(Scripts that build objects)

■ ■ ■ ■ ■

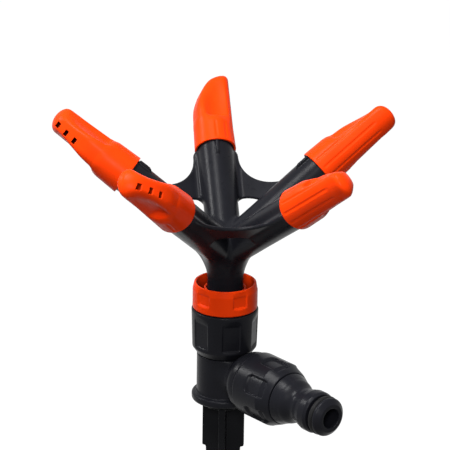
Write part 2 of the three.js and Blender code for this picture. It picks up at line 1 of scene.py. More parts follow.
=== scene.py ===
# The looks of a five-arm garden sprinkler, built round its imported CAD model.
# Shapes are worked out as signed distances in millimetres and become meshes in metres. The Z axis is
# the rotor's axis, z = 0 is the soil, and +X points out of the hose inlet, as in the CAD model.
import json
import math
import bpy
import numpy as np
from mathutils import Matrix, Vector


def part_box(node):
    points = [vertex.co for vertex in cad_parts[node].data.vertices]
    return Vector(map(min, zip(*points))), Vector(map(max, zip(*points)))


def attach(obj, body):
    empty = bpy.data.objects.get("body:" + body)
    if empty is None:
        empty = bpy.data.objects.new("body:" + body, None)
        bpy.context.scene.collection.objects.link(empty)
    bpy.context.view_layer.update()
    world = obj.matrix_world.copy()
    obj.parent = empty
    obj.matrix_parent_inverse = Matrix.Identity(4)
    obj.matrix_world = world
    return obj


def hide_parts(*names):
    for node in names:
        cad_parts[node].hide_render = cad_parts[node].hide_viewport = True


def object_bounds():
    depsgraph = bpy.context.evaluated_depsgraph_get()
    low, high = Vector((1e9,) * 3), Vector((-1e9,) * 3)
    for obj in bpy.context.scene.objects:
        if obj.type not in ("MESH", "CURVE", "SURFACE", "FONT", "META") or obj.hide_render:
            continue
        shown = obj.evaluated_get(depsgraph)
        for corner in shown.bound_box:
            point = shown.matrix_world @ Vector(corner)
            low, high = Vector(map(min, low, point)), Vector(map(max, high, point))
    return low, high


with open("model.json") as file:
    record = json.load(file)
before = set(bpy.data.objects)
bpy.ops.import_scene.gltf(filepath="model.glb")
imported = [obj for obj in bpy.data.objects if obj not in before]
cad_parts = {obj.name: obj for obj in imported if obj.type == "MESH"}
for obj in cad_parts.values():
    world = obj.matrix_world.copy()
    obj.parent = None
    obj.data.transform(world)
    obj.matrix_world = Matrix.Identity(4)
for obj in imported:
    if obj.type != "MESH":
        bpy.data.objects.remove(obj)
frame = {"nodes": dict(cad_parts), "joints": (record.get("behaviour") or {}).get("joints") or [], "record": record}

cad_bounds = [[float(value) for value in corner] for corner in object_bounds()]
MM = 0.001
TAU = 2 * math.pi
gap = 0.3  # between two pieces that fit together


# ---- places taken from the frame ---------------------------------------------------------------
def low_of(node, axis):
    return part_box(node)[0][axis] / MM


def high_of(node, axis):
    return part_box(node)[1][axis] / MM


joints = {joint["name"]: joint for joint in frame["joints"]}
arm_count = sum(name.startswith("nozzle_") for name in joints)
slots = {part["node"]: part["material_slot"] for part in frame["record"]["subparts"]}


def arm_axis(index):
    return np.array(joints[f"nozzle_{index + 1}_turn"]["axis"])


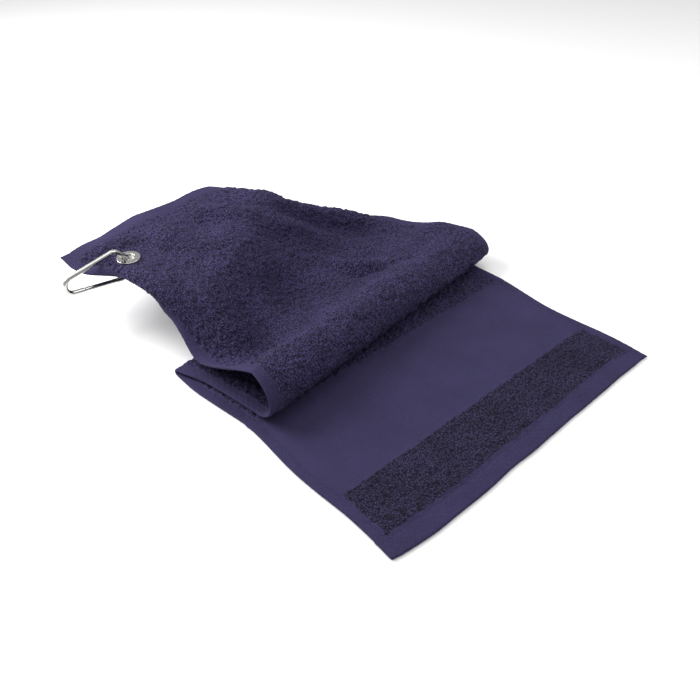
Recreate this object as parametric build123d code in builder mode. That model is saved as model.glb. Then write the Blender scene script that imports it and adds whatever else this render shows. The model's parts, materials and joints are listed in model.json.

■ ■ ■ ■ ■

» **Given task**
Quote the listing above, but only from the line that shows "record = json.load(file)" through the line that shows "obj.data.transform(world)".

» **Response**
    record = json.load(file)
before = set(bpy.data.objects)
bpy.ops.import_scene.gltf(filepath="model.glb")
imported = [obj for obj in bpy.data.objects if obj not in before]
cad_parts = {obj.name: obj for obj in imported if obj.type == "MESH"}
for obj in cad_parts.values():
    world = obj.matrix_world.copy()
    obj.parent = None
    obj.data.transform(world)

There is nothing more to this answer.